United States Bankruptcy Appellate Panel of the Eighth Circuit

April 19, 2018

In re: Benjamin and Teresia Bennett Debtors.
v.
Benjamin M. Bennett, Debtor - Appellee The Paddock, LLC Creditor - Appellant, Teresia R. Bennett Debtor - Appellee

          Submitted: February 23, 2018

          Appeal from United States Bankruptcy Court for the Northern District of Iowa

          Before SALADINO, Chief Judge, SHODEEN and SANBERG, Bankruptcy Judges.

          SHODEEN, Bankruptcy Judge

         The Paddock, LLC appeals the bankruptcy court's[1] orders dated April 20, 2017, and September 5, 2017, confirming Benjamin and Teresia Bennett's chapter 13 plan. Because we agree with the bankruptcy court that the Bennetts can modify The Paddock, LLC's secured claim, we affirm.

         BACKGROUND

         The Paddock is in the business of installing, renting and selling manufactured homes in a planned neighborhood that it owns. In 2003 the Bennetts rented a home previously installed by The Paddock at 222 Hackeny Court in Iowa City, Iowa. A few years later The Paddock financed the Bennetts' purchase of that home through an installment sale contract. At the same time the parties entered into a Ground Lease for the lot underneath the home. The combination of these two contracts require the Bennetts to make monthly payments to The Paddock for the purchase of the home as well as for a maintenance fee. Personal property taxes are paid by the Bennetts to the County Treasurer. The Paddock pays real estate taxes on the land where the home sits.
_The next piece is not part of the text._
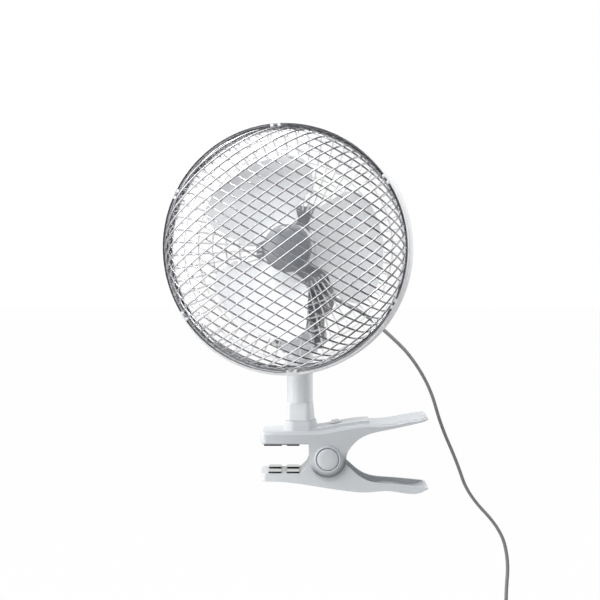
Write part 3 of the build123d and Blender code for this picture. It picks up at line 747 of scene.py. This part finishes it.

         In 2016 the Bennetts filed a Chapter 13 bankruptcy petition. Their proposed plan treated The Paddock's claim as partially secured and partially unsecured as provided for under 11 U.S.C. §1322(b)(2). This code section states in relevant part: "[T]he plan may [m]odify the rights of holders of secured claims, other than a claim secured only by a security interest in real property that is the debtor's principal residence, or of holders of unsecured claims, or leave unaffected the rights of holders of any class of claims." (emphasis added). The Paddock objected to this treatment arguing that it holds a security interest in real property that is the debtor's principal residence and is, therefore, protected from bifurcation of its claim under section 1322(b)(2). After conducting an evidentiary hearing, the bankruptcy court concluded that the Bennetts' home was not real property under Iowa law, overruled The Paddock's objection and confirmed the Bennetts' chapter 13 plan. This appeal followed. The Paddock presents two primary arguments. First, that the bankruptcy court committed error because the record as a whole demonstrates its intent to make the Bennetts' home a fixture. Second, that the bankruptcy court incorrectly applied the law.

         STANDARD OF REVIEW

         This appeal involves a mixed question of law (the bankruptcy court's application of Iowa law regarding fixtures) and fact (the bankruptcy court's fact findings regarding the property and the intent of the parties). As the United States Supreme Court recently observed, "Mixed questions are not all alike." U.S. Bank Nat. Ass'n v. Vill. at Lakeridge, LLC, 200 L.Ed.2d 218, 222 (U.S. 2018). But, as applicable here, certain "mixed questions immerse courts in case-specific factual issues - compelling them to marshal and weigh evidence, make credibility judgments, and otherwise address what we have . . . called 'multifarious, fleeting, special, narrow facts that utterly resist generalization.'" Id. at 227 (quoting Pierce v. Underwood, 487 U.S. 552, 561-562 (1988)). In such a situation, "appellate courts should usually review a decision with deference. Id. (citing Anderson v. Bessemer City, 470 U.S. 564, 574-576 (1985)). Accordingly, we review the bankruptcy court's determination that the manufactured home at issue is not a fixture under Iowa law with deference; that is, for clear error. Its conclusions of law are reviewed de novo. Green Tree Servicing, LLC v. Coleman (In re Coleman), 392 B.R. 767, 768 (BAP 8th Cir. 2008).

         DISCUSSION

         In order for the anti-modification provision of 1322(b)(2) to apply, The Paddock's claim "must both be secured only by an interest 'in real property' and further, that the real property must be the 'debtor's principal residence'" In re Coleman, 392 B.R. at 770. The Paddock bears the burden of proof on these issues. In re Snowden, 546 B.R. 39, 44 (Bankr. E.D. KY 2016); In re Hutsler, No. 16-60275, 2016 Bankr. LEXIS 4361, at *10 (Bankr. W.D. Mo. Dec. 19, 2016); In re Petrella, 230 B.R. 829, 832 (Bankr.N.D.Ohio 1999). Here, there is no dispute that the manufactured home is the principal residence of the debtors. The only dispute is whether that manufactured home is real property or personal property. That is an issue to be determined under the laws of the state of Iowa, which is where the home is located. In re Coleman, 392 B.R. at 772.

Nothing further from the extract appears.